§ 3. Протестное движение в апреле – августе 1969 г.: тенденции развития
Изменение политики, которая стала реализовываться после апрельского пленума, а также принятые на нем персональные изменения были отвергнуты некоторыми политиками-реформаторами, их не приняло и большинство населения. Однако публично мало кто решался на проявление протеста; лишь мелкие группы, снова главным образом студенты, попытались организовать забастовку в поддержку А. Дубчека. Она прошла лишь на некоторых факультетах и не могла уже ни на что повлиять. Среди студентов ширились чувства беспомощности и упадочнические настроения, замечалось доминирование прагматизма и уход от любой идеологии.
Вскоре закрылись девять еженедельных и ежемесячных журналов, которые выходили в общей сложности тиражом примерно полмиллиона экземпляров. Творческие союзы по этому поводу совместно заявили следующее: «Нападки на свободу слова – это нападки на всю культуру… По своему опыту мы знаем, что культура – это кровь народа, а тело с перерезанными сосудами умирает. Под угрозой не только культура. Удушением свободы слова ставятся под угрозу все человеческие права и все гражданские свободы. Нас можно заставить замолчать, но никогда нельзя принудить произнести то, чего мы не думаем…»[181].
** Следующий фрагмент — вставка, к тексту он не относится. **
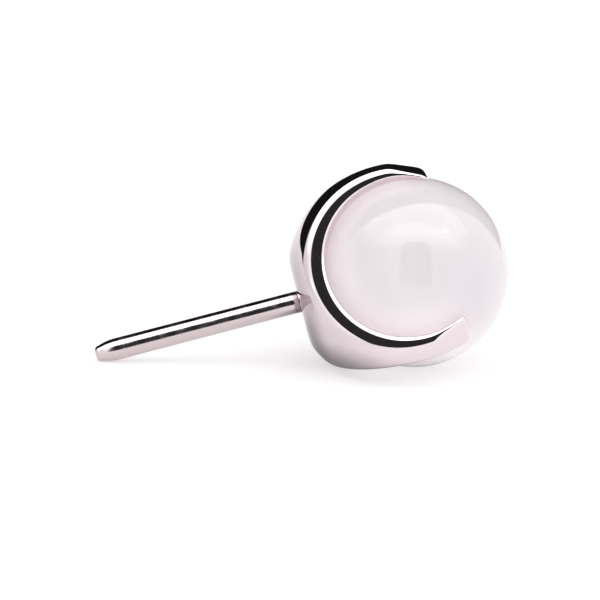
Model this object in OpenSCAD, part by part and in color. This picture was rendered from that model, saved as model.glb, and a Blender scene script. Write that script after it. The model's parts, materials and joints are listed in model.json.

Что касается большинства граждан, то они решения апрельского пленума правильно восприняли как конец реформаторским устремлениям. Это вызвало массовые ощущения безысходности, депрессии и смирения, ослабило решимость оппозиционных кругов публично выражать свою точку зрения. Резко снизилось количество протестных листовок и резолюций на предприятиях и в вузах. Оппозиционное движение обрекалось на нелегальное положение, и к этому надо было привыкать после дыхания свободы в период Пражской весны.
Формирование подобного движения в нелегальном статусе осложнялось тем, что правительству удалось стабилизировать экономическое положение. В итоге «режим нормализации» заключил с большинством населения негласный «общественный договор»: некоторые его слои использовали растущее число материальных благ в обмен на аполитичность. Одним из проявлений этого стала теневая экономика и так наз. халупарская субкультура: общественная активность переносилась на дачи (по-чешски – «халупы») – аналоги кухонь для диссидентов в СССР.
По существу благоприятное экономическое положение не давало импульса к массовым выступлениям, в отличие от экономической нестабильности в Польше. В Чехословакии оппозиция формировалась и действовала поэтому в значительно более сложных и тяжелых условиях. Ни одна социальная группа или класс не стали ее массовой опорой, даже будучи естественным союзником. Ее ядро и главную силу призваны были составлять интеллектуалы, которых более всего затронула политика «нормализации». В Чехословакии не возникло массового оппозиционного рабочего движения, причин для выступлений не имели крестьяне, экономическая стабилизация не привела к выступлениям технократов и менеджеров, да и церковь (особенно в Чехии) не стала ни политической, ни моральной опорой оппозиции[182]. Правда, этого нельзя утверждать относительно католической церкви в Словакии, которая нелегко шла на компромиссы и которая в это время лишь начинала набирать протестный потенциал.
Оппозиционное движение оказалось ограниченным отдельными группами граждан, политически активных еще в период Пражской весны. Тем не менее и они составляли для формировавшегося нового центра власти серьезное препятствие в реализации политики «режима нормализации». Поэтому власти прилагали немало сил для их ликвидации.